• [Set task]: Quote verbatim the span of lines that begins the listing below and closes with the line containing "vector, (x, y, z))".

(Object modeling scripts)

********

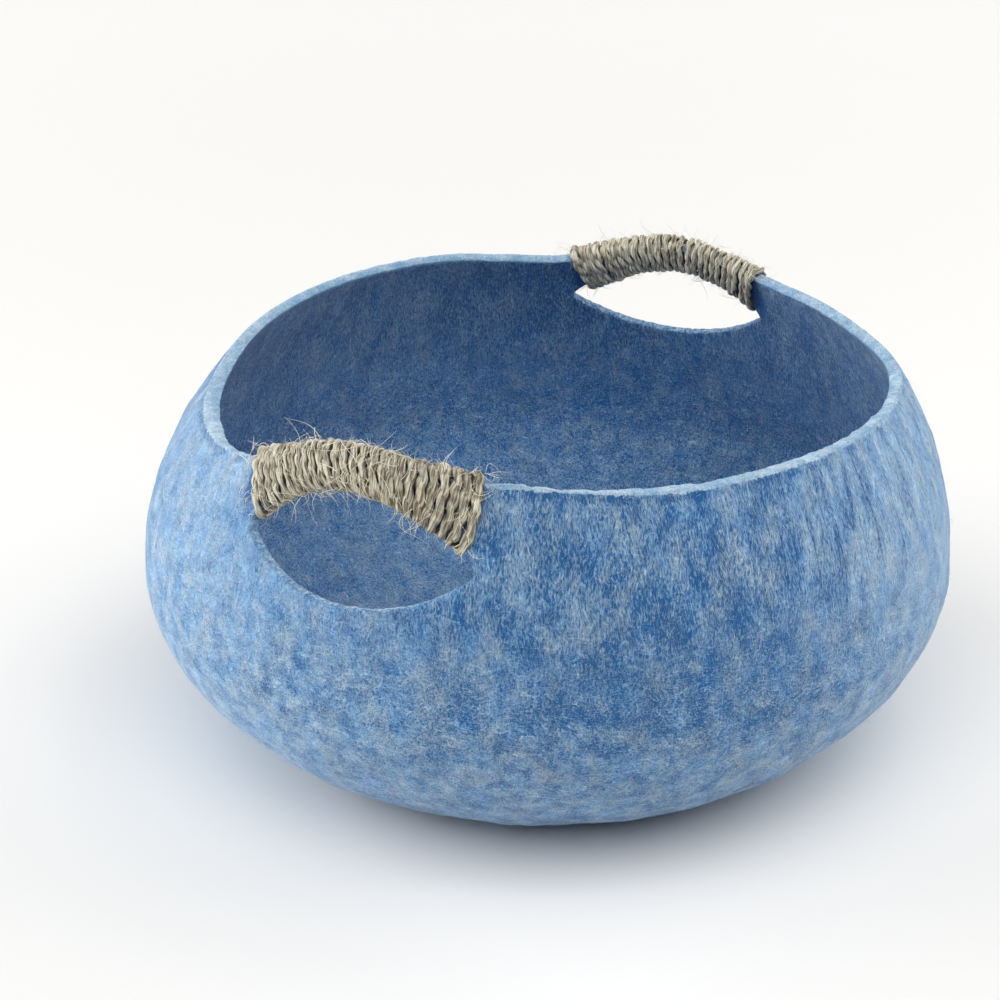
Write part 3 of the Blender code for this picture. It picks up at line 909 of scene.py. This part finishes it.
class Finish:
    """A material under way: one method adds its nodes, and the rest are short forms of it."""

    def __init__(self, name, **fixed):
        self.material = bpy.data.materials.new(name)
        self.material.use_nodes = True
        self.tree = self.material.node_tree
        self.shader = self.tree.nodes["Principled BSDF"]
        for label, value in fixed.items():
            self.shader.inputs[label.replace("_", " ")].default_value = value

    def node(self, kind, settings=(), sockets=()):
        """A node with its settings made first and then its sockets filled or linked."""
        made = self.tree.nodes.new(kind)
        for label, value in dict(settings).items():
            setattr(made, label, value)
        for label, value in dict(sockets).items():
            if isinstance(label, int):
                socket = made.inputs[label]
            else:
                socket = next(s for s in made.inputs if label in (s.identifier, s.name))
            if isinstance(value, Amount):
                value = value.socket
            if isinstance(value, bpy.types.NodeSocket):
                self.tree.links.new(value, socket)
            else:
                socket.default_value = value
        return made

    def math(self, operation, *values):
        """Number from a Math node."""
        made = self.node("ShaderNodeMath", {"operation": operation}, enumerate(values))
        return Amount(self, made.outputs[0])

    def vector_math(self, operation, *values):
        """Vector from a Vector Math node."""
        made = self.node("ShaderNodeVectorMath", {"operation": operation}, enumerate(values))
        return made.outputs["Vector"]

    def attribute(self, name, output="Vector"):
        """Values stored at the mesh's points."""
        return self.node("ShaderNodeAttribute", {"attribute_name": name}).outputs[output]

    def parts(self, vector):
        """The three numbers of a vector."""
        made = self.node("ShaderNodeSeparateXYZ", (), {"Vector": vector})
        return [Amount(self, socket) for socket in made.outputs]

    def stretched(self, vector, x, y, z):
        """Vector times three numbers."""
        return self.vector_math("MULTIPLY", vector, (x, y, z))

    def noise(self, vector, scale, detail=2.0, roughness=0.5, distortion=0.0):
        """Even noise from 0 to 1 with features about 1 / scale metres across."""
        made = self.node("ShaderNodeTexNoise", (), {
            "Vector": vector, "Scale": scale, "Detail": detail, "Roughness": roughness,
            "Distortion": distortion})
        return Amount(self, made.outputs[0])

    def bent(self, vector, scale, amount):
        """Vector pushed about by noise."""
        made = self.node("ShaderNodeTexNoise", (),
                         {"Vector": vector, "Scale": scale, "Detail": 1.0})
        centred = self.vector_math("SUBTRACT", made.outputs["Color"], (0.5, 0.5, 0.5))
        return self.vector_math("ADD", vector, self.stretched(centred, amount, amount, amount))

    def turned(self, vector, angle):
        """Vector turned round the Z axis by an angle."""
        made = self.node("ShaderNodeVectorRotate", {"rotation_type": "Z_AXIS"},
                         {"Vector": vector, "Angle": angle})
        return made.outputs["Vector"]

    def hairs(self, vector, x, y, z, scale, width=0.055):
        """Thin lines, 1 in the middle, where a noise over the stretched vector crosses one half."""
        noise = self.noise(self.stretched(vector, x, y, z), scale, 0.0)
        return self.math("ABSOLUTE", noise - 0.5).step(width, 0.0)

    def mix(self, factor, first, second):
        """Colour between two colours."""
        made = self.node("ShaderNodeMix", {"data_type": "RGBA"}, {
            "Factor_Float": factor, "A_Color": first, "B_Color": second})
        return next(s for s in made.outputs if s.identifier == "Result_Color")

    def colour(self, colour):
        """The shader's own colour."""
        self.node_link(colour, "Base Color")

    def node_link(self, socket, label):
        """Feeds one of the shader's sockets."""
        if isinstance(socket, Amount):
            socket = socket.socket
        self.tree.links.new(socket, self.shader.inputs[label])

    def relief(self, height, distance):
        """Bump from a height of 0 to 1, worth a distance in metres."""
        made = self.node("ShaderNodeBump", (), {"Height": height, "Distance": distance})
        self.node_link(made.outputs["Normal"], "Normal")


def rgb(red, green, blue):
    """Opaque colour."""
    return (red, green, blue, 1.0)


def heather_felt():
    """Heather wool: pale, blue and dark blue fibres, upright under the rim and matted below, with
    painted shade inside the bowl, under the rim and along the creases.
    """
    m = Finish("blue_wool_felt", Roughness=0.92, Sheen_Weight=0.35, Sheen_Roughness=0.40,
               Sheen_Tint=rgb(0.80, 0.88, 1.0), Specular_IOR_Level=0.20)
    grain = m.attribute("grain")
    where = m.node("ShaderNodeTexCoord").outputs["Object"]
    cut, inner, down = m.parts(m.attribute("zones"))
    # pale: the wool's paleness together with its painted light and shade
    pale, upright, pleated = m.parts(m.attribute("wool"))
    upright = upright * (1.0 - cut)

    # tufts of wool, 15 mm down to 2 mm across, and the fibres in them, about half a millimetre wide
    wavy = m.bent(grain, 75.0, 0.0045)
    tufts = (m.noise(m.stretched(wavy, 1.0, 1.0, 0.42), 95.0, 2.5, 0.60) * upright
             + m.noise(m.bent(where, 140.0, 0.0045), 95.0, 2.5, 0.60, 0.2) * (1.0 - upright))
    strands = (m.noise(m.stretched(wavy, 1.0, 1.0, 0.24), 1250.0, 1.5, 0.85) * upright
               + m.noise(m.bent(where, 200.0, 0.0025), 1100.0, 1.5, 0.85, 0.3) * (1.0 - upright))

    # single fibres: thin lines where a smooth noise crosses its middle value, three ways across
    meander = m.bent(grain, 48.0, 0.0150)
    straight = m.hairs(m.turned(wavy, down * -1.1), 1.0, 1.0, 0.12, 900.0)
    leaning = m.hairs(m.turned(wavy, down * 1.9), 1.0, 1.0, 0.14, 800.0, 0.050)
    rising = m.hairs(meander, 1.0, 1.0, 0.16, 850.0)
    crossing = m.hairs(meander, 0.16, 0.16, 1.0, 800.0)
    hair = (straight + leaning) * upright * 0.9 + (rising + crossing) * (1.0 - upright * 0.45)

    level = ((tufts - 0.5) * (1.32 - inner * 0.60) + (strands - 0.5) * (1.95 - pale * 0.8)
             + hair * (0.29 - pale * 0.25) + 0.265 + pale)
    patch = m.noise(where, 90.0, 2.0, 0.6)
    torn = m.noise(where, 520.0, 2.0, 0.65)
    # painted shade: a dark band just under the rim on the outer face, broken up by a noise
    under_rim_shade = down.step(0.0072, 0.0030) * (1.0 - cut) * (1.0 - inner)
    # painted shade along thin crease lines in the pleated part; the same lines dent the bump
    crease = m.hairs(m.bent(grain, 40.0, 0.0040), 1.0, 1.0, 0.045, 150.0) * pleated
    level = level + (torn - 0.5) * (0.75 - upright * 0.65) - crease * 0.30
    # painted shade: the band under the rim, and the whole inside of the bowl darker
    level = level - under_rim_shade * (patch.step(0.35, 0.60) * 0.28 + 0.05) - inner * 0.14
    blue = m.mix(level, rgb(0.010, 0.100, 0.305), rgb(0.310, 0.550, 0.830))
    grey = m.mix(level, rgb(0.020, 0.106, 0.280), rgb(0.465, 0.605, 0.730))
    hue = m.noise(m.stretched(wavy, 1.0, 1.0, 0.5), 80.0, 3.0, 0.7)
    tone = m.mix((hue - 0.5) * (3.4 - inner * 1.6) + (tufts - 0.5) * 1.5 + 0.45, blue, grey)
    # the cut band gets painted shade towards the inside of the bowl
    edge = ((strands - 0.5) * 1.9 + (torn - 0.5) * 1.2 + (patch - 0.5) * 1.4
            + hair * 0.12 + 0.37 - inner * 0.35)
    band = m.mix(edge, rgb(0.170, 0.345, 0.560), rgb(0.590, 0.720, 0.815))
    tone = m.mix((cut + (torn - 0.5) * 1.1 * cut.step(0.0, 0.25)).step(0.30, 0.62), tone, band)
    m.colour(tone)
    wool = tufts * 0.5 + strands * 0.5
    m.relief(wool * 0.55 + hair * 0.25 + torn * cut * 0.5 - crease * 0.8, 0.00070)
    return m.material


def jute():
    """Straw-coloured jute: fine fibres along each ply, some pale and some brown, with painted shade
    in the valleys between turns and over the loose part of the winding.
    """
    m = Finish("jute_cord", Roughness=0.62, Specular_IOR_Level=0.40, Sheen_Weight=0.15)
    strand = m.attribute("strand")
    where = m.node("ShaderNodeTexCoord").outputs["Object"]
    thread = m.noise(m.stretched(strand, 1.0, 1.0, 0.05), 2100.0, 1.5, 0.6)
    bundle = m.noise(m.stretched(strand, 1.0, 1.0, 0.09), 1000.0, 1.5, 0.5)
    spot = m.noise(where, 190.0, 3.0, 0.6)
    warm = m.noise(m.stretched(strand, 1.0, 1.0, 0.2), 300.0, 2.0, 0.6).step(0.35, 0.65)
    height, loose, _ = m.parts(m.attribute("lie"))
    # painted shade: the loose right part of the winding a little darker
    mixed = thread * 0.55 + bundle * 0.45 + (spot - 0.5) * 0.32 - loose * 0.050
    dark = m.mix(warm, rgb(0.085, 0.075, 0.046), rgb(0.110, 0.078, 0.042))
    pale = m.mix(warm, rgb(0.800, 0.785, 0.650), rgb(0.820, 0.755, 0.605))
    thread_tone = m.mix(mixed.step(0.33, 0.68), dark, pale)
    # painted shade: near-black where a ply lies low, in the valleys between the turns
    m.colour(m.mix(height.step(-0.10, 0.50), rgb(0.045, 0.037, 0.024), thread_tone))
    m.relief(thread * 0.5 + bundle * 0.5, 0.00070)
    return m.material


def loose_fibre(name, first, second):
    """Plain fibre, each one of a tone between two colours."""
    m = Finish(name, Roughness=0.6, Sheen_Weight=0.2)
    m.colour(m.mix(m.attribute("tone", "Fac"), first, second))
    return m.material


# --- Floor, light and camera -----------------------------------------------------------------

VIEW_BEARING = math.radians(27.0)
VIEW_RISE = math.radians(23.31)
VIEW_DISTANCE = 1.342
VIEW_TARGET = Vector((0.0, 0.0, 0.12))
VIEW_LENS = 86.97
SENSOR = 36.0
VIEW_PAN = math.atan(0.0470 * SENSOR / VIEW_LENS)
VIEW_TIP = math.atan(0.0098 * SENSOR / VIEW_LENS)
FLOOR_HALF = 30.0
SOFTBOXES = (
    # name, metres to the left of the bed, behind it and above it, width, height, power, colour
    ("above_front", 0.0, -1.5, 2.2, 3.0, 2.4, 60.0, (1.0, 0.985, 0.955)),
    ("above_right", -1.6, 0.3, 2.0, 2.4, 2.4, 21.5, (1.0, 0.99, 0.975)),
    ("left", 3.0, 0.4, 0.9, 2.8, 1.7, 104.0, (1.0, 0.99, 0.975)),
    ("right", -2.6, 0.8, 0.9, 2.6, 1.6, 36.0, (1.0, 0.99, 0.975)),
    ("behind", 0.0, 2.2, 0.9, 3.0, 1.6, 17.0, (1.0, 0.995, 0.985)),
)


def camera():
    """Camera on the view's line, panned so that the bed lies a little right of the middle."""
    data = bpy.data.cameras.new("camera")
    data.lens = VIEW_LENS
    data.sensor_width = SENSOR
    data.clip_end = 100.0
    thing = new_object("camera", data)
    turn = Matrix.Rotation(VIEW_BEARING, 4, "Z") @ Matrix.Rotation(math.pi / 2 - VIEW_RISE, 4, "X")
    back = turn @ Vector((0.0, 0.0, 1.0))
    thing.matrix_world = (Matrix.Translation(VIEW_TARGET + back * VIEW_DISTANCE) @ turn
                          @ Matrix.Rotation(VIEW_PAN, 4, "Y") @ Matrix.Rotation(VIEW_TIP, 4, "X"))
    bpy.context.scene.camera = thing


def softbox(name, left, away, height, wide, tall, power, colour):
    """Oblong soft light that faces the bed: metres to the left of it, behind it and above it."""
    across = Vector((math.cos(VIEW_BEARING), math.sin(VIEW_BEARING), 0.0))
    behind = Vector((-math.sin(VIEW_BEARING), math.cos(VIEW_BEARING), 0.0))
    data = bpy.data.lights.new(name, "AREA")
    data.shape = "RECTANGLE"
    data.size = wide
    data.size_y = tall
    data.energy = power
    data.color = colour
    thing = new_object(name, data)
    thing.location = behind * away - across * left + Vector((0.0, 0.0, height))
    aim = Vector((0.0, 0.0, 0.1)) - thing.location
    thing.rotation_euler = aim.to_track_quat("-Z", "Y").to_euler()
    thing.visible_camera = False


def studio():
    """Pale floor and large soft lights all round."""
    m = Finish("floor_white", Roughness=0.7, Base_Color=rgb(0.86, 0.86, 0.855),
               Specular_IOR_Level=0.2)
    mesh = bpy.data.meshes.new("floor")
    corners = [(x * FLOOR_HALF, y * FLOOR_HALF, 0) for x, y in ((-1, -1), (1, -1), (1, 1), (-1, 1))]
    mesh.from_pydata(corners, [], [(0, 1, 2, 3)])
    mesh.materials.append(m.material)
    floor = new_object("floor", mesh)
    world = bpy.data.worlds.new("studio")
    world.use_nodes = True
    shade = world.node_tree.nodes["Background"]
    shade.inputs["Color"].default_value = (0.98, 0.985, 1.0, 1.0)
    shade.inputs["Strength"].default_value = 0.03
    bpy.context.scene.world = world
    for box in SOFTBOXES:
        softbox(*box)
    bpy.context.scene.view_settings.view_transform = "Standard"


# --- Make the bed ----------------------------------------------------------------------------

felt = heather_felt()
cord = jute()
straw = loose_fibre("loose_jute", rgb(0.76, 0.71, 0.55), rgb(0.97, 0.94, 0.80))
wool = loose_fibre("loose_wool", rgb(0.30, 0.50, 0.80), rgb(0.78, 0.84, 0.92))

bowl = felt_bowl(felt)
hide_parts("felt_shell")

for number, (handle, bowed) in enumerate(zip(HANDLES, BOWED)):
    winding = cord_winding(handle, SEED_CORD + SEED_STEP * number, bowed, cord)
    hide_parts(handle[0])
    cord_fibres(handle, SEED_LOOSE + SEED_STEP * number, straw)

wool_fuzz(wool)

studio()
camera()
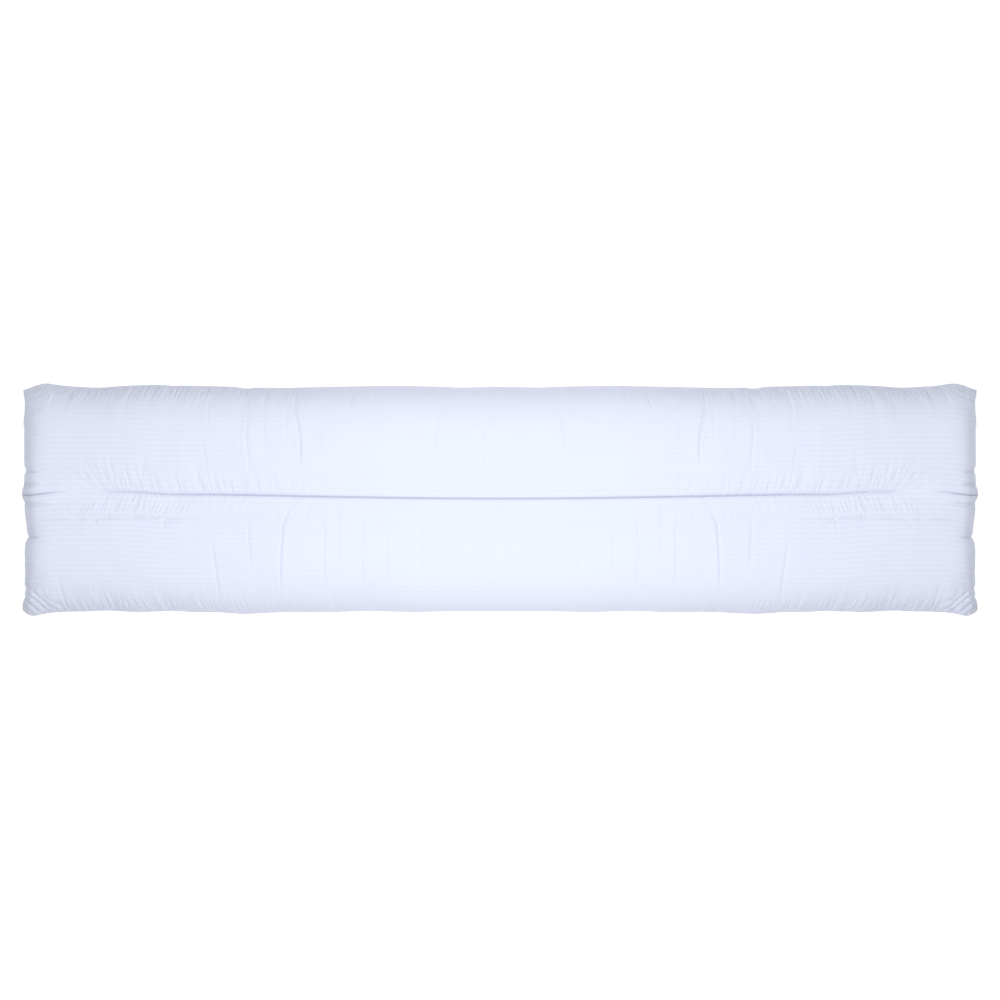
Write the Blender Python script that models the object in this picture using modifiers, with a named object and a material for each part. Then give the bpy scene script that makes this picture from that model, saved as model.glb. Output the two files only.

********

• [Written solution]:
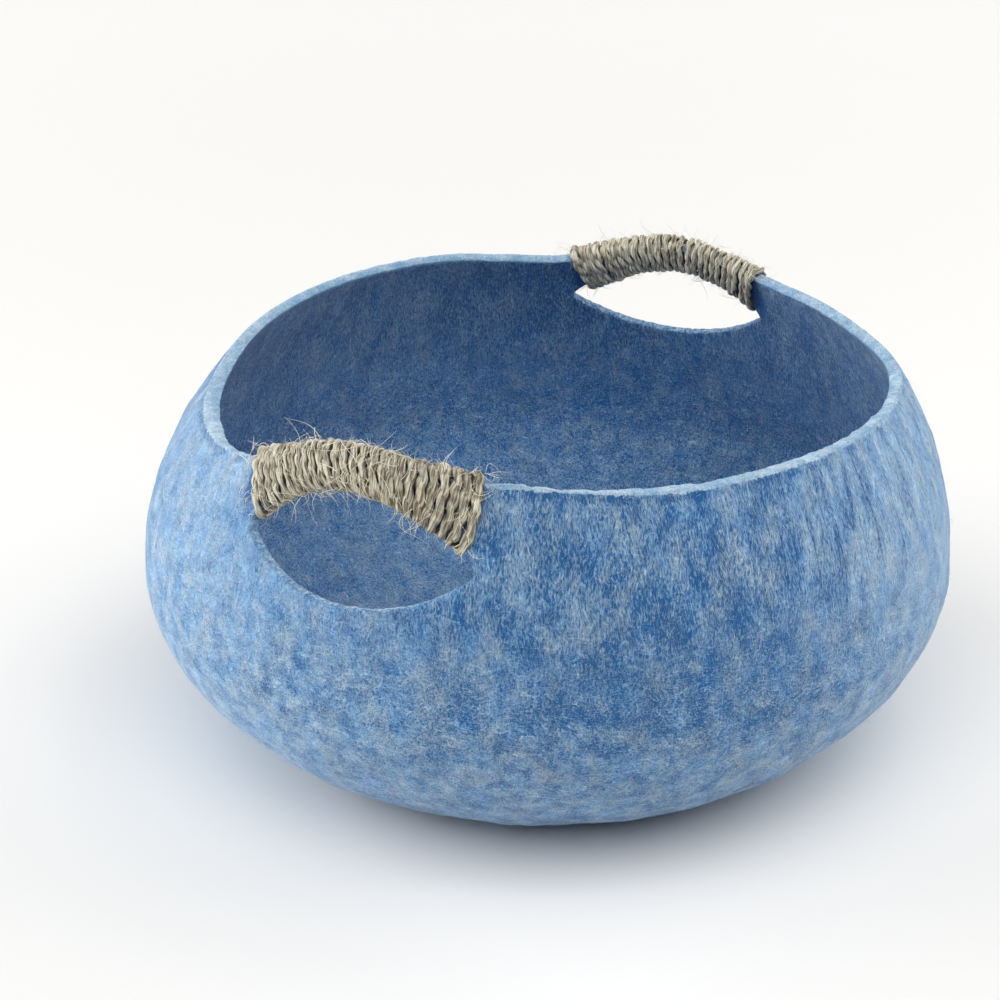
Write part 3 of the Blender code for this picture. It picks up at line 909 of scene.py. This part finishes it.
class Finish:
    """A material under way: one method adds its nodes, and the rest are short forms of it."""

    def __init__(self, name, **fixed):
        self.material = bpy.data.materials.new(name)
        self.material.use_nodes = True
        self.tree = self.material.node_tree
        self.shader = self.tree.nodes["Principled BSDF"]
        for label, value in fixed.items():
            self.shader.inputs[label.replace("_", " ")].default_value = value

    def node(self, kind, settings=(), sockets=()):
        """A node with its settings made first and then its sockets filled or linked."""
        made = self.tree.nodes.new(kind)
        for label, value in dict(settings).items():
            setattr(made, label, value)
        for label, value in dict(sockets).items():
            if isinstance(label, int):
                socket = made.inputs[label]
            else:
                socket = next(s for s in made.inputs if label in (s.identifier, s.name))
            if isinstance(value, Amount):
                value = value.socket
            if isinstance(value, bpy.types.NodeSocket):
                self.tree.links.new(value, socket)
            else:
                socket.default_value = value
        return made

    def math(self, operation, *values):
        """Number from a Math node."""
        made = self.node("ShaderNodeMath", {"operation": operation}, enumerate(values))
        return Amount(self, made.outputs[0])

    def vector_math(self, operation, *values):
        """Vector from a Vector Math node."""
        made = self.node("ShaderNodeVectorMath", {"operation": operation}, enumerate(values))
        return made.outputs["Vector"]

    def attribute(self, name, output="Vector"):
        """Values stored at the mesh's points."""
        return self.node("ShaderNodeAttribute", {"attribute_name": name}).outputs[output]

    def parts(self, vector):
        """The three numbers of a vector."""
        made = self.node("ShaderNodeSeparateXYZ", (), {"Vector": vector})
        return [Amount(self, socket) for socket in made.outputs]

    def stretched(self, vector, x, y, z):
        """Vector times three numbers."""
        return self.vector_math("MULTIPLY", vector, (x, y, z))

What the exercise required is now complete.